Overview of the New Starts Program
The federal government's primary arena for public transit investment is the New Starts Program, which is administered by the Federal Transit Administration (FTA). The New Starts Program provides federal funding of new rapid transit projects of any mode type that meet certain criteria and follow the guidelines. Beginning in FY08, the FTA introduced the concept of a Small Start and a Very Small Start, which were projects that cost much less than a full New Start and were therefore subject to less stringent criteria and regulations. The FTA is proposing a streamlining of criteria for FY12 that would eliminate the distinction between New Start and Small Start.
New Starts Program Budget
In FY10 $2 billion was allocated for the New Starts Program; this amount is tentatively also available in FY11, although Republicans in the House of Representatives have attempted to carve out over $500 million from the total. $6.6 billion was authorized for the program between FY06 and FY09. The FY12 New Starts Program budget has not currently been finalized, the President wants to allocate $3.2 billion while some Republican members of Congress desire to eliminate it altogether.
New Starts Program Current Recipients
In FY11, New Starts Program recipients currently under construction include Denver's West Corridor LRT, the Long Island Rail Road East Side Access and the Second Avenue Subway in New York City, Dallas's Northwest/Southeast LRT, Salt Lake City's Mid-Jordan LRT and its Weber County commuter rail extension, Seattle's light rail extension to the University of Washington, and the extension of Metrorail towards Dulles Airport in Washington, D.C. In addition to the above a total of thirty-four additional projects are in the pipeline but have not begun construction yet, of which the most notable is a 20 mile long elevated rail line in Honolulu, Hawaii.
New Starts Program Criteria
Projects under consideration for a New Starts Program grant are judged on a variety of criteria. For each of the criteria, the project is given one of three ratings: low, medium, or high. Projects that receive an overall project rating of less than medium will not be considered for New Starts Program funding.
Of the program criteria, arguably the most important is the local financial commitment to the project. New Starts funding typically provides a maximum of 60% of the capital funding needed to complete the project - the rest must come from other sources. In addition, the FTA will not fund projects unless it is confident that the local transit agency will be able to afford to operate the project when it is completed.
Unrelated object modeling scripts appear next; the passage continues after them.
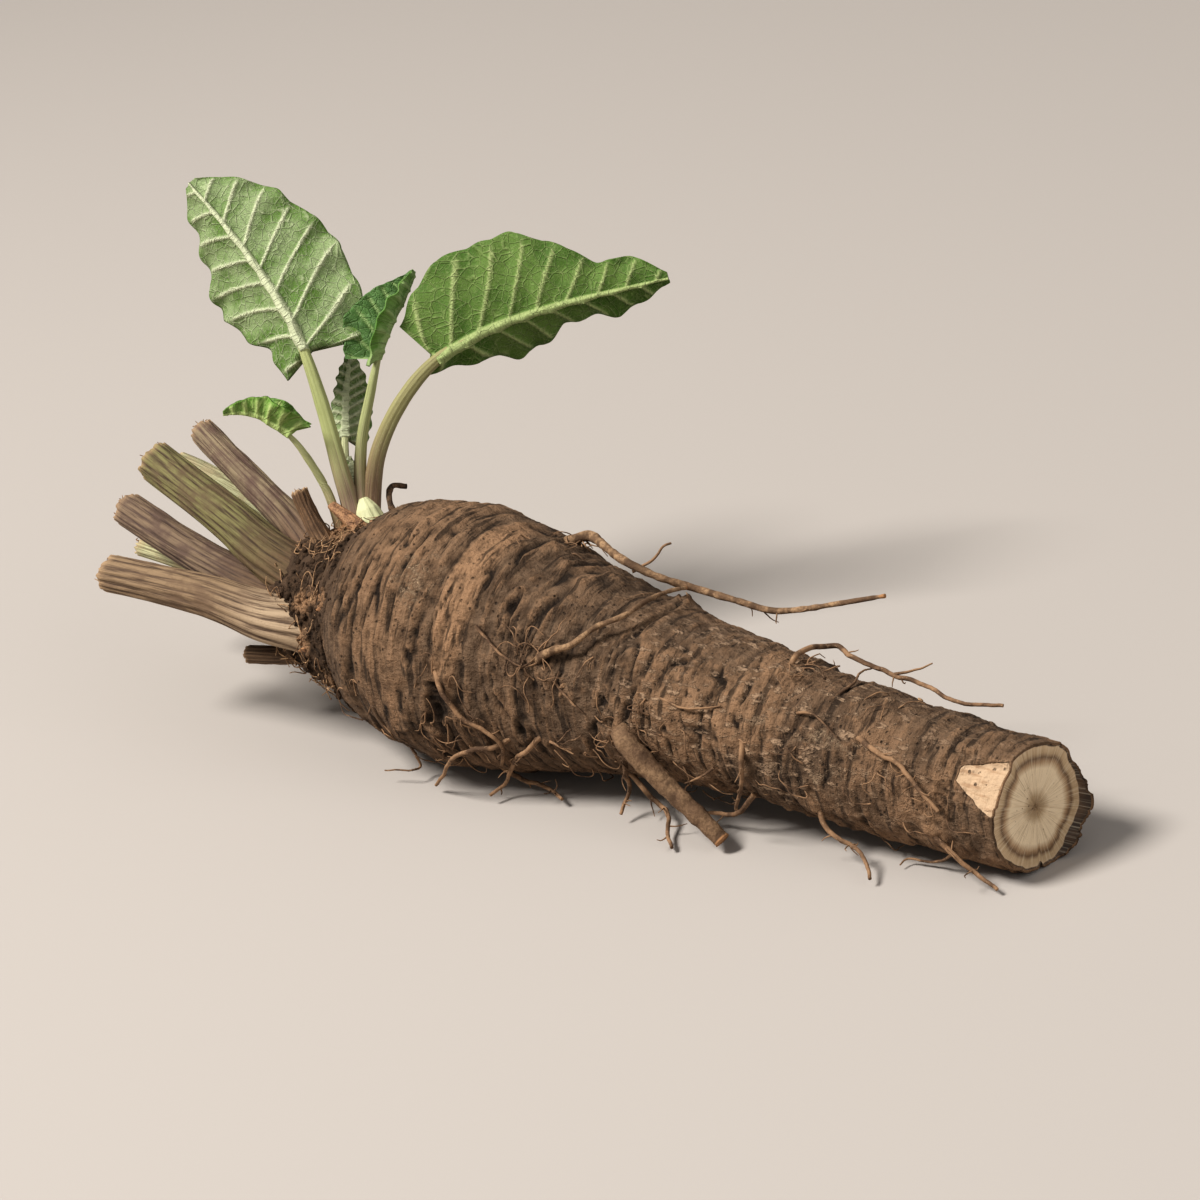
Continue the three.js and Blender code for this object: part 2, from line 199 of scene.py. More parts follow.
def piece(name, materials, solids):
    """A mesh object at the origin, from closed shapes in mm."""
    points = np.vstack([shape["points"] for shape in solids])
    faces, offset = [], 0
    for shape in solids:
        faces += [[corner + offset for corner in face] for face in shape["faces"]]
        offset += len(shape["points"])
    mesh = bpy.data.meshes.new(name)
    mesh.from_pydata((points * MM).tolist(), [], faces)
    for key in sorted({key for shape in solids for key in shape["attributes"]}):
        values = [shape["attributes"].get(key, np.zeros(len(shape["points"]))) for shape in solids]
        layer = mesh.attributes.new(key, "FLOAT", "POINT")
        layer.data.foreach_set("value", np.concatenate(values).astype(np.float32))
    uv = np.vstack([shape["uv"] for shape in solids])
    if uv.any():
        corner = np.zeros(len(mesh.loops), np.int32)
        mesh.loops.foreach_get("vertex_index", corner)
        layer = mesh.uv_layers.new(name="flat")
        layer.data.foreach_set("uv", (uv[corner] * MM).astype(np.float32).ravel())
    for material in materials:
        mesh.materials.append(material)
    indices = np.concatenate([shape["material"] for shape in solids]).astype(np.int32)
    mesh.polygons.foreach_set("material_index", indices)
    return placed(name, mesh)


def placed(name, mesh):
    mesh.polygons.foreach_set("use_smooth", [True] * len(mesh.polygons))
    mesh.update()
    thing = bpy.data.objects.new(name, mesh)
    bpy.context.scene.collection.objects.link(thing)
    return thing


def settle(thing, slot, *nodes):
    """Ties a piece to the root and hides the plain nodes it stands for."""
    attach(thing, BODY)
    if nodes:
        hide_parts(*nodes)
    return thing


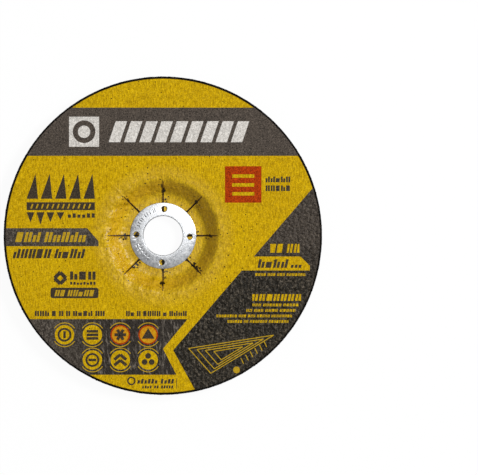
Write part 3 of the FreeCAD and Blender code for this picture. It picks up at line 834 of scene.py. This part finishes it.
# Each row: its maker, left end, foot, height, length, groups of figures and lean
for row, left, foot, height, length, groups, lean in (
    (stroke_row, -84.6, -12.7, 5.2, 41.07, (5, 4), 1.3),  # below the tag
    (stroke_row, -72.04, -45.3, 2.9, 39.2, (3, 1, 1, 1, 4, 2), 0.0),  # above the left panel
    (stroke_row, -20.7, -45.3, 2.9, 34.1, (2, 1, 4, 1, 4), 0.0),
    (stroke_row, 57.93, 25.1, 3.2, 13.82, (5,), 0.0),  # beside the red patch
    (stroke_row, 57.93, 30.1, 3.2, 13.82, (5,), 0.0),
    (stroke_row, -52.2, -24.8, 4.6, 14.3, (3,), 0.0),  # above the plate
    (fine_row, -52.2, -27.6, 1.6, 14.3, (8,), 0.0),
    (stroke_row, 53.3, -18.1, 4.8, 17.6, (4,), 1.0),  # in the bare tag at the right
    (fine_row, 72.0, -18.1, 1.7, 6.2, (3,), 0.4),
    (fine_row, -14.4, -83.3, 2.6, 20.8, (6, 4), 0.5),  # at the foot of the label
    (fine_row, -11.7, -86.0, 1.6, 17.6, (4, 2, 5), 0.3),
    (fine_row, -53.5, 10.1, 2.5, 15.2, (6,), 0.0),  # below the sill
    (gap_row, 60.5, -9.6, 5.0, 16.5, (2, 2), 0.8),  # above and below the bare tag
    (gap_row, 52.1, -22.7, 1.6, 28.2, (4, 3, 3, 7), 0.3),
):
    dark_marks += row(left, foot, height, length, groups, lean)
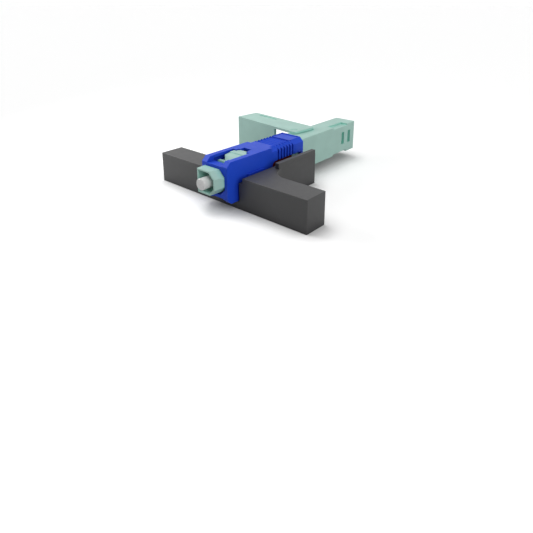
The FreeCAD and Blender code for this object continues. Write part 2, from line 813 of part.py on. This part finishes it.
def ferrule_spring():
    """Coil spring that pushes the splice and the ferrule forward, of six-sided wire."""
    wire = size("spring_wire")
    mean = (size("spring_diameter") - wire) / 2
    splice_end = size("splice_rear")
    stop_wall = splice_end + size("float_travel") + size("float_room") + size("stop_length") - size("stop_wall")
    front = splice_end + size("spring_gap") + wire / 2
    rear = stop_wall - size("spring_gap") - wire / 2
    path = Part.makeHelix((rear - front) / size("spring_turns"), rear - front, mean)
    corners = []
    for number in range(7):
        angle = number * math.pi / 3
        corners.append(FreeCAD.Vector(mean + wire / 2 * math.cos(angle), 0, wire / 2 * math.sin(angle)))
    coil = Part.Wire(path.Edges).makePipeShell([Part.makePolygon(corners)], True, True)
    spring = document.addObject("Part::Feature", "ferrule_spring")
    spring.Label = "ferrule_spring"
    spring.Shape = coil
    sleeve_front = -(size("bar_depth") / 2 + size("sleeve_overhang"))
    place = FreeCAD.Vector(0, sleeve_front + front, size("axis_height") + size("core_raise"))
    spring.Placement = FreeCAD.Placement(place, FreeCAD.Rotation(FreeCAD.Vector(1, 0, 0), -90))
    document.recompute()
    return spring


def fibre_guide():
    """Funnel that leads the bare fibre from the cable channel into the splice."""
    piece = Piece("fibre_guide", CORE)
    front = STOP_REAR + " - guide_nose_length"
    rear = STOP_REAR + " + guide_length"
    piece.turn("body", [
        (front, "guide_bore / 2"),
        (front, "guide_nose / 2"),
        (STOP_REAR, "guide_nose / 2"),
        (STOP_REAR, "guide_diameter / 2"),
        (rear, "guide_diameter / 2"),
        (rear, "guide_mouth / 2"),
        (rear + " - guide_cone", "guide_bore / 2"),
    ])
    return piece


def tail_body():
    """Cable clamp body: hinge pins, channel for a flat cable, latch recesses and grip slots."""
    piece = Piece("tail_body", TAIL)
    half_width = "tail_width / 2"
    half_height = "tail_height / 2"
    neck_end = "tail_neck_length"
    shift = "tail_drop"
    core = "tail_drop + core_raise"
    neck = box("-" + half_width, half_width, shift + " - tail_neck_height / 2", shift + " + tail_neck_height / 2")
    piece.pad("neck", "XZ", neck, "0", neck_end)
    outer = octagon(half_width, half_height, "tail_corner")
    piece.pad("body", "XZ", outer, neck_end, "tail_length")
    piece.hole("guide_bore", "XZ", ("0", core), "guide_diameter / 2 + glue_gap", "0", "guide_length")
    across = "passage_width / 2"
    passage = box("-" + across, across, core + " - " + across, core + " + " + across)
    piece.pocket("passage", "XZ", passage, "guide_length", "channel_front")
    low = shift + " - channel_height / 2"
    high = shift + " + channel_height / 2"
    piece.pocket("channel", "XZ", box("-" + half_width, CHANNEL_WALL, low, high), "channel_front", "tail_length")
    recess = box("tail_width / 2 - recess_width", half_width, "recess_front", "recess_rear")
    top = piece.pocket("recess", "XY", recess, "tail_height / 2 - recess_depth", half_height)
    piece.mirror("recesses", [top], "XY", True)
    slot = box("slot_front", "slot_front + slot_length", low, high)
    first = piece.pocket("slot", "YZ", slot, CHANNEL_WALL, half_width)
    piece.row("slots", [first], "Y", "slot_pitch", "2", True)
    pin_end = "tail_height / 2 + lever_gap + lever_wall - pin_sink"
    pin = piece.round_pad("pin", "XY", ("-pin_across", "pin_along"), "pin_radius", half_height, pin_end)
    piece.mirror("pins", [pin], "XY", False)
    return piece


def jacket_grip():
    """Toothed strip on the channel's wall, with two tabs in the wall's slots."""
    piece = Piece("jacket_grip", ("0", TAIL_FRONT, "axis_height"))
    half = "channel_height / 2 - grip_plate_gap"
    back = CHANNEL_WALL
    face = CHANNEL_WALL + " - grip_plate_wall"
    plate = box("grip_plate_front", "grip_plate_rear", "-(" + half + ")", half)
    piece.pad("plate", "YZ", plate, face, back)
    tab = box("slot_front + grip_plate_gap", "slot_front + slot_length - grip_plate_gap", "-(" + half + ")", half)
    first_tab = piece.pad("tab", "YZ", tab, back, back + " + grip_tab")
    piece.row("tabs", [first_tab], "Y", "slot_pitch", "2", False)
    start = "grip_plate_front + tooth_pitch / 2"
    tooth = [
        (face, start),
        (face, start + " + tooth_pitch / 2"),
        (face + " - tooth_height", start),
    ]
    first_tooth = piece.pad("tooth", "XY", tooth, "-(" + half + ")", half)
    piece.row("teeth", [first_tooth], "Y", "tooth_pitch", "tooth_count", False)
    return piece


def lever_lid():
    """Lever of U section that swings shut over the cable channel, drawn shut about its pin."""
    place = ("-pin_across", TAIL_FRONT + " + pin_along", "axis_height - tail_drop")
    piece = Piece("lever_lid", place)
    inner = "tail_height / 2 + lever_gap"
    outer = "tail_height / 2 + lever_gap + lever_wall"
    front = "-lever_before"
    plan = [
        ("-lever_side", front),
        ("lever_edge", front),
        ("lever_edge_end", "lever_reach"),
        ("-lever_side_end", "lever_reach"),
    ]
    piece.pad("plan", "XY", plan, "-(" + outer + ")", outer)
    web_inner = "pin_across - tail_width / 2 - web_gap"
    beyond = "lever_edge + lever_side"
    inside = [
        ("-lever_edge", "web_start"),
        ("-lever_edge", front + " - lever_side"),
        (beyond, front + " - lever_side"),
        (beyond, "lever_reach + lever_side"),
        (web_inner, "lever_reach + lever_side"),
        (web_inner, "web_start"),
    ]
    piece.pocket("inside", "XY", inside, "-(" + inner + ")", inner)
    latch = box("latch_inner", "latch_outer", "latch_front", "latch_rear")
    slot = piece.pocket("latch_slot", "XY", latch, outer + " - latch_depth", outer)
    piece.mirror("latch_slots", [slot], "XY", True)
    piece.hole("pin_holes", "XY", ("0", "0"), "pin_radius + pin_gap", "-(" + outer + ")", outer)

    def corner(edge):
        """The upright outer corners of the two plates, away from the web."""
        centre = edge.CenterOfMass
        at_front = same(centre.y, -size("lever_before"))
        at_end = same(centre.y, size("lever_reach")) and centre.x > 0
        return is_upright(edge) and (at_front or at_end)

    piece.dress("corners", "Fillet", corner, "lever_round")
    piece.body.setExpression("Placement.Rotation.Angle", formula("lever_open"))
    return piece


def build():
    """Make every piece, in the order in which the connector goes together."""
    pieces = [wedge_base(), wedge_insert(), coupling_sleeve(), plug_frame()]
    pieces += [ferrule(), ferrule_flange(), fibre_stub(), splice_base()]
    middle_front = "lid_front_end + lid_gap"
    rear_front = "lid_middle_end + lid_gap"
    pieces.append(splice_lid("front", "splice_front", "lid_front_end", "0", None))
    pieces.append(splice_lid("middle", middle_front, "lid_middle_end", "splice_opening",
                             (NOTCH_FRONT, "lid_middle_end")))
    pieces.append(splice_lid("rear", rear_front, "splice_rear", "splice_opening", (rear_front, NOTCH_REAR)))
    pieces.append(splice_clamp("front", "splice_front + clamp_inset", "lid_front_end - clamp_inset"))
    pieces.append(splice_clamp("rear", middle_front + " + clamp_inset", "splice_rear - clamp_inset"))
    pieces += [splice_holder(), stop_ring(), fibre_guide(), tail_body(), jacket_grip(), lever_lid()]
    return [piece.body for piece in pieces] + [ferrule_spring()]


def write(parts):
    """Check every object, then write each piece to a file of its own name."""
    document.recompute()
    for item in document.Objects:
        if "Invalid" in item.State or "Error" in item.State:
            raise ValueError("failed: " + item.Label)
    for part in parts:
        if part.Shape.isNull() or not part.Shape.isValid():
            raise ValueError("bad shape: " + part.Label)
        print(part.Label, len(part.Shape.Solids), round(part.Shape.Volume, 3))
    os.makedirs("parts", exist_ok=True)
    for part in parts:
        part.Shape.exportStep("parts/" + part.Label + ".step")


write(build())
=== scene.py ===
import json
import math

import bpy
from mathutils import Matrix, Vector


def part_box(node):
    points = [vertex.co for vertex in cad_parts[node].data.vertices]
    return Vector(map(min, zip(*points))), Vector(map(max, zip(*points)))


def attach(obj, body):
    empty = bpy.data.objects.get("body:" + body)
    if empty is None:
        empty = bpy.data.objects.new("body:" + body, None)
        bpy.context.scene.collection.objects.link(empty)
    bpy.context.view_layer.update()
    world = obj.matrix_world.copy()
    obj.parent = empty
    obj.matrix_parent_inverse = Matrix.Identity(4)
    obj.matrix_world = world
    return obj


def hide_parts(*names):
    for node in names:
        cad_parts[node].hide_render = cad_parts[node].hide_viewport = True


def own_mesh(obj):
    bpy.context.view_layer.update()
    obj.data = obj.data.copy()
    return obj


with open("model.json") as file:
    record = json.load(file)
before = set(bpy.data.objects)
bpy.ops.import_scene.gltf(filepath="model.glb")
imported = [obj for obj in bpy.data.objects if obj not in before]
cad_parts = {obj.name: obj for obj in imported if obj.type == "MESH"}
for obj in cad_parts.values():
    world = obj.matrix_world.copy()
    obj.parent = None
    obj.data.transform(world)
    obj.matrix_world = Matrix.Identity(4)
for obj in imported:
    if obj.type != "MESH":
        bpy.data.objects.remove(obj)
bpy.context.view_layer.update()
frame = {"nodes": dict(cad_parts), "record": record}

MM = 0.001
WHITE = (1, 1, 1, 1)

# Camera, fitted to the photograph's frame of 533 by 533 pixels, with its angles in degrees
IMAGE_SIZE = 533
FOCAL_PIXELS = 465.12
CENTRE_PIXEL = (271.76, 157.6)
SENSOR_WIDTH = 36.0
CAMERA_PLACE = (67.2 * MM, -65.67 * MM, 41.23 * MM)
CAMERA_AZIMUTH = 40.8
CAMERA_ELEVATION = 18.58
NEAREST = 5 * MM
FARTHEST = 20.0

# Light levels: a white card that faces up gets 0.86 of white from the fill, the key and the side light
WORLD_FILL = 0.30
KEY_STRENGTH = 0.375 * math.pi
KEY_FROM = (-0.40, 0.05, 1.0)
KEY_SPREAD = 36
SIDE_STRENGTH = 0.50 * math.pi
SIDE_FROM = (0.90, -0.12, 0.42)
SIDE_SPREAD = 60
PANEL_POWER = 0.038
PANEL_SIZE = 45 * MM
PANEL_PLACE = (-75 * MM, -28 * MM, 50 * MM)
PANEL_AIM = (-5 * MM, 8 * MM, 6 * MM)

# Floor: where it is seen or mirrored, where a shadow is painted on it close to the object, and in the light
# that it throws back
FLOOR_SIZE = 8.0
FLOOR_SEEN = (0.97, 0.97, 0.97, 1)
FLOOR_SHADED = (0.45, 0.45, 0.45, 1)
FLOOR_BOUNCE = (0.43, 0.43, 0.43, 1)
FLOOR_GLOW = 0.16
SHADOW_REACH = 5 * MM
SHADOW_CORE = 0.3

# Crevices, which get painted shade, and rubbed edges: their reach, and the cosines of the rounded normal's
# turn off an edge and on it
PAINTED_SHADE_REACH = 1.6 * MM
OPENNESS_SAMPLES = 8
EDGE_REACH = 0.10 * MM
EDGE_SAMPLES = 6
EDGE_UNTURNED = 0.995
EDGE_TURNED = 0.85

# Noise: the part of its range that most of its values lie in
NOISE_LOW = 0.35
NOISE_HIGH = 0.65

# Moulded plastic: noise at scales per metre, and shades as factors on the colour
MOTTLE_SCALE = 220
MOTTLE_DETAIL = 4
MOTTLE_DARK = 0.96
MOTTLE_PALE = 1.035
RUBBED_PALE = 1.25
SKIN_SCALE = 700
SKIN_DETAIL = 3
SKIN_SMOOTHER = 0.05
SKIN_ROUGHER = 0.07
GRAIN_SCALE = 9000
GRAIN_DETAIL = 2
GRAIN_STRENGTH = 0.35
GRAIN_DEPTH = 0.006 * MM

# Sunk grip of the sleeve, which is rougher on top than the rest of the sleeve
GRIP_FRONT = 15.1 * MM
GRIP_SKIN = 0.55 * MM
COLLAR_LENGTH = 4.4 * MM
GRIP_ROUGHNESS = 0.7

# Ceramic, with grinding rings round its length
CERAMIC_GREY = (0.61, 0.61, 0.61)
RING_SCALE = 1500
RING_DETAIL = 3
RING_STRETCH = (0.4, 9, 0.4)
RING_DARK = 0.95
RING_PALE = 1.04
RING_SMOOTH = 0.22
RING_ROUGH = 0.36
RING_STRENGTH = 0.2
RING_DEPTH = 0.004 * MM

# Metal, with fine lines along its length
LINE_SCALE = 2500
LINE_DETAIL = 3
LINE_STRETCH = (1, 0.1, 1)
LINE_DARK = 0.85
LINE_PALE = 1.1
LINE_SMOOTHER = 0.08
LINE_ROUGHER = 0.1
LINE_STRENGTH = 0.25
LINE_DEPTH = 0.004 * MM

# Glass fibre
GLASS_TINT = (0.9, 0.95, 1, 1)
GLASS_CLEARNESS = 0.8
GLASS_REFRACTION = 1.46
HAZE_SCALE = 3000
HAZE_DETAIL = 2
HAZE_SMOOTH = 0.02
HAZE_ROUGH = 0.08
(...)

A lot of the local "match" money, as it is called, comes from local taxes, usually sales taxes, dedicated to the project. This point is certainly true in California, where Measure R in Los Angeles and a similar sales tax in Santa Clara County (San Jose) have dedicated amounts to projects in the New Starts Program funding stream. Honolulu's project is partially being paid for a state-wide increase in the excise tax; this state-wide application will probably remain unusual as it is unlikely that voters in Syracuse New York, for example, would vote for a tax increase to construct a project in New York City. When possible, however, states can contribute funding from other sources. Public-private arrangements, where private companies put up some project funding, have become more common in other countries, including Canada, but are still rare in the United State. A west side commuter rail project in Denver is planned to take advantage of this kind of partnership.
In addition to the local financial commitment a project must secure an acceptable project justification rating. The project justification rating is derived from a combination of the environmental benefits, operating efficiencies, mobility improvements, cost effectiveness, potential of economic development, and land use aspects of the project. Many of the components of this section of the rating appear as a result of a change orchestrated by the Obama administration in January 2010. During the Bush administration the primary criteria were cost and how the cost compared with the shortening of commute times that would occur as a result of the project.
New Starts Program Timeline
Before a given project can be considered for New Starts funding, an alternatives analysis must be conducted. An alternatives analysis exhaustively studies a wide variety of proposal to improve transit in a particular study area and how each proposal would score on the list of criteria described above. In addition to rapid transit projects the alternatives analysis must include what is known as a Transportation Demand Management (TDM) alternative and a No Build alternatives. The TDM alternative explores how the current transportation situation could be improved with very low cost solutions such as traffic signal priority. The No Build alternative explores how the situation will be in the future if nothing is done at all. At the conclusion of the alternatives analysis, a Locally Preferred Alternative is selected. If the Locally Preferred Alternative meets FTA guidelines then the project will be granted permission to move into preliminary engineering; if at that point the guidelines are still met the project will move into Final Design, and if the guidelines are still met at that stage actual construction can begin.
The New Starts program has contributed funding to almost all of the new rapid transit projects built in the last twenty years. The new Obama project justification guidelines are encouraging, as they recognize the fact that a rapid transit line, or any transit, will not be successful without supportive land use. While some may argue about the current effectiveness of these projects - for a great example consider Governor of New Jersey Chris Christie, who cancelled a major project in the New Starts program funding stream - a second rail tunnel between New Jersey and Manhattan - the proper lens through which to evaluate these projects is not the present day but twenty to thirty years in the future. As gas prices climb ever higher, a project that seems to be a waste of money in 2011 may turn out to be a godsend in 2031.